L'image est faite de la même étoffe. Impliquée dans l'être, elle ouvre des perspectives à l'intersection de mes vues et de celles des autres. L'altérité reste confinée dans la duplicité du voir, et rien ne vient se nouer au réel (au sens lacanien) - ni au signifiant, comme le fait remarquer Lacan lui-même dans son hommage à Merleau-Ponty publié dans les Temps Modernes en 1961.

Quant à la voix, je l'entends à l'intérieur de la ma tête comme je l'entends à l'extérieur. Entre les deux, ce n'est pas un abyme qui se creuse, mais seulement un écho de mon expérience qui me fait face, une auto-affection sans extériorité, qui peut tout au plus conduire à la mise en échec de la réversibilité.

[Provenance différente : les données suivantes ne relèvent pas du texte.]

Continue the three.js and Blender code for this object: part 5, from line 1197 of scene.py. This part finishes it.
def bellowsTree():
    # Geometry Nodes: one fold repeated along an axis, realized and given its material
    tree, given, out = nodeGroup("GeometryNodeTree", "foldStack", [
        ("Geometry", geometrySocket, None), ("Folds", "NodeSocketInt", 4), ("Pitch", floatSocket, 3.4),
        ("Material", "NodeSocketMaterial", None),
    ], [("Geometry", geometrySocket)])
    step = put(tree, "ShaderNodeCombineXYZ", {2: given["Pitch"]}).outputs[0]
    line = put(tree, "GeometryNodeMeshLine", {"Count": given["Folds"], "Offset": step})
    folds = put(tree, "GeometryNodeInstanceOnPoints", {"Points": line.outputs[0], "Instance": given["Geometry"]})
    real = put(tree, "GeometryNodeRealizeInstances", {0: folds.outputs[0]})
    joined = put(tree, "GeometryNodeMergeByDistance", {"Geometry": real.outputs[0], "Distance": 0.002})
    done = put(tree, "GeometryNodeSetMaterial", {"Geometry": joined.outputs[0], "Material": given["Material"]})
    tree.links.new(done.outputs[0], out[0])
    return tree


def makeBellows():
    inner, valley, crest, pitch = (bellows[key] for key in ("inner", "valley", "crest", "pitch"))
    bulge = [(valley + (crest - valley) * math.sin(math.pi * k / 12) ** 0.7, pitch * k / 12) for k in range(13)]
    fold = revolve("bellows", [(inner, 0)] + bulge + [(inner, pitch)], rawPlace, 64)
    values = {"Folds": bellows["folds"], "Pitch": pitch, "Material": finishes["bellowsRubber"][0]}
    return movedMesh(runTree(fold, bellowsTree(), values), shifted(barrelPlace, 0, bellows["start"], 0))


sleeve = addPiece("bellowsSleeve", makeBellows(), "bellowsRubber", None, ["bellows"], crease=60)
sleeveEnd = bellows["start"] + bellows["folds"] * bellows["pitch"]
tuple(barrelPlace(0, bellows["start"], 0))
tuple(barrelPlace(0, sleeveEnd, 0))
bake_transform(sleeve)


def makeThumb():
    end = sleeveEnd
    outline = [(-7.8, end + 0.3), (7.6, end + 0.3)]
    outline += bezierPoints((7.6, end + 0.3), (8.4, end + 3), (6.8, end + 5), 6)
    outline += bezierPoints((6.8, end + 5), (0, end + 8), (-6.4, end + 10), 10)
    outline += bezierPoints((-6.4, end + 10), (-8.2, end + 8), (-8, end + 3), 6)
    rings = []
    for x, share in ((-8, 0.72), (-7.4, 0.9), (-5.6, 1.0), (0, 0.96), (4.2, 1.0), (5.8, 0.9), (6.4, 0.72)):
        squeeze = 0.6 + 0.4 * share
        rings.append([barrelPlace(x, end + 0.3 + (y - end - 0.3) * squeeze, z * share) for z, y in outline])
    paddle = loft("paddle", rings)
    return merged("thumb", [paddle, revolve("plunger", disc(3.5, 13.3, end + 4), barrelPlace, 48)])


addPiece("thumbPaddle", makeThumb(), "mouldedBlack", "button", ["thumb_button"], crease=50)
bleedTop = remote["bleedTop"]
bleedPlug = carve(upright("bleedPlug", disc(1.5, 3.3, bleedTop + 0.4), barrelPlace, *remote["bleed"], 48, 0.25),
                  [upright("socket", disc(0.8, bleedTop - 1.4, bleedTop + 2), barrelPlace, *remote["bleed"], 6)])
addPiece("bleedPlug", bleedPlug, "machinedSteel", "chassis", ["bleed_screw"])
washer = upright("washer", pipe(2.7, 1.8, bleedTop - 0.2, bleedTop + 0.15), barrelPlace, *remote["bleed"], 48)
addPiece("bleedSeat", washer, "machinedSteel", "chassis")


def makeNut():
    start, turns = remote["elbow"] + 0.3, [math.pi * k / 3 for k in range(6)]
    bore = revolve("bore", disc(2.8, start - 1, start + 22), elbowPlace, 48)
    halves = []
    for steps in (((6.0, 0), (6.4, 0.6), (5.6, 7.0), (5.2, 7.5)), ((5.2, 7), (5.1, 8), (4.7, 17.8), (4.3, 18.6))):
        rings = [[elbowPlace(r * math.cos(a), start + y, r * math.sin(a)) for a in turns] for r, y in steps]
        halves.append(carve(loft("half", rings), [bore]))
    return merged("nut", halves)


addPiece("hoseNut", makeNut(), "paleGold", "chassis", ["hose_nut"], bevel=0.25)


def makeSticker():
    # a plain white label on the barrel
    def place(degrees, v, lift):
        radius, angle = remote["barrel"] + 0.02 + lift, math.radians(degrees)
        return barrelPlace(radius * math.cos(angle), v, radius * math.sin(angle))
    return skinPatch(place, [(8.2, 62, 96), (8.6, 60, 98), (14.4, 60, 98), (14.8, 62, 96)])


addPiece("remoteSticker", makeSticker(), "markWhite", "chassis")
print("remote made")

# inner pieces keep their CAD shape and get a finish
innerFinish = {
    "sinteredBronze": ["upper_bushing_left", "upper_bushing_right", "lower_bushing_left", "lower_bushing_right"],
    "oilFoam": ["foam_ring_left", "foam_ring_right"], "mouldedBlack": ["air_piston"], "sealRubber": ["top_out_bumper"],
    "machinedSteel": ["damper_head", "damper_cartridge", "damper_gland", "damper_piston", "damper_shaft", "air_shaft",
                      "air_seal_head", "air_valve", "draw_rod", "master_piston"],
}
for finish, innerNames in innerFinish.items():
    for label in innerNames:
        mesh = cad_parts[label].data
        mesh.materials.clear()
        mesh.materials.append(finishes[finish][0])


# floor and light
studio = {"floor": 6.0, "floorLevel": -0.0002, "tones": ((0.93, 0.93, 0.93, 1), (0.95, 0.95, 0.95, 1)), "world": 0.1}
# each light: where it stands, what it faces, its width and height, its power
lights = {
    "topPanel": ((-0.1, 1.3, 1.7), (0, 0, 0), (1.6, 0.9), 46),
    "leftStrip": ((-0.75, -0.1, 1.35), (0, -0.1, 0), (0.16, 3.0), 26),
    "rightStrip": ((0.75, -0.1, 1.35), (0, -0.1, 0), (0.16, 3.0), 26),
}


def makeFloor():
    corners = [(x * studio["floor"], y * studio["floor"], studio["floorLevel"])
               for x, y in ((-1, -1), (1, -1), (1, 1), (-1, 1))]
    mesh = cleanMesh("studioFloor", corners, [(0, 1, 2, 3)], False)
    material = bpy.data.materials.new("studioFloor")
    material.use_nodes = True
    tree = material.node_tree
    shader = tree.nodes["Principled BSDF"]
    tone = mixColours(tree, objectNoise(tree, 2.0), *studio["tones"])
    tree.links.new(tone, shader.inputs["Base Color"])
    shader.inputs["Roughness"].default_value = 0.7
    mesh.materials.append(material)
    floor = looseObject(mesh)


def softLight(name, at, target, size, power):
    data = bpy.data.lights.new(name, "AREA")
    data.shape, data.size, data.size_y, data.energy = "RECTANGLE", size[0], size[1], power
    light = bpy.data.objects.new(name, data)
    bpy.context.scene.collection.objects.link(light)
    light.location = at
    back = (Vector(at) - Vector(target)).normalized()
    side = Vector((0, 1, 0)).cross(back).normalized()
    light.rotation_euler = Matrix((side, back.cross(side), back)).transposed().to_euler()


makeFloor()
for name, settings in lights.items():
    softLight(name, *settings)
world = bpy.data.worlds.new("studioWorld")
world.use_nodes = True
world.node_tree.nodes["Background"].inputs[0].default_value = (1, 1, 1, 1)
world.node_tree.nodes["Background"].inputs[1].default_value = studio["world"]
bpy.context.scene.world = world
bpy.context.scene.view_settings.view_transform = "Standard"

Si maintenant l'on revient à la question de la différence des sexes, on aboutit à la conclusion (provisoire) suivante. Merleau-Ponty en resterait à la perception, la vision ou la parole dans l'acte d'une dissociation entre perceptum et percipiens, mais sans l'inscription d'un signifiant (Lacan) ou d'une marque (Derrida). Sa pensée s'arrêterait en-deça du point où était parvenu Heidegger. En d'autres termes, chez Merleau-Ponty, il serait question du petit autre, mais pas du grand Autre.

 

3. Ce qu'on peut avancer à partir de cette double démarche.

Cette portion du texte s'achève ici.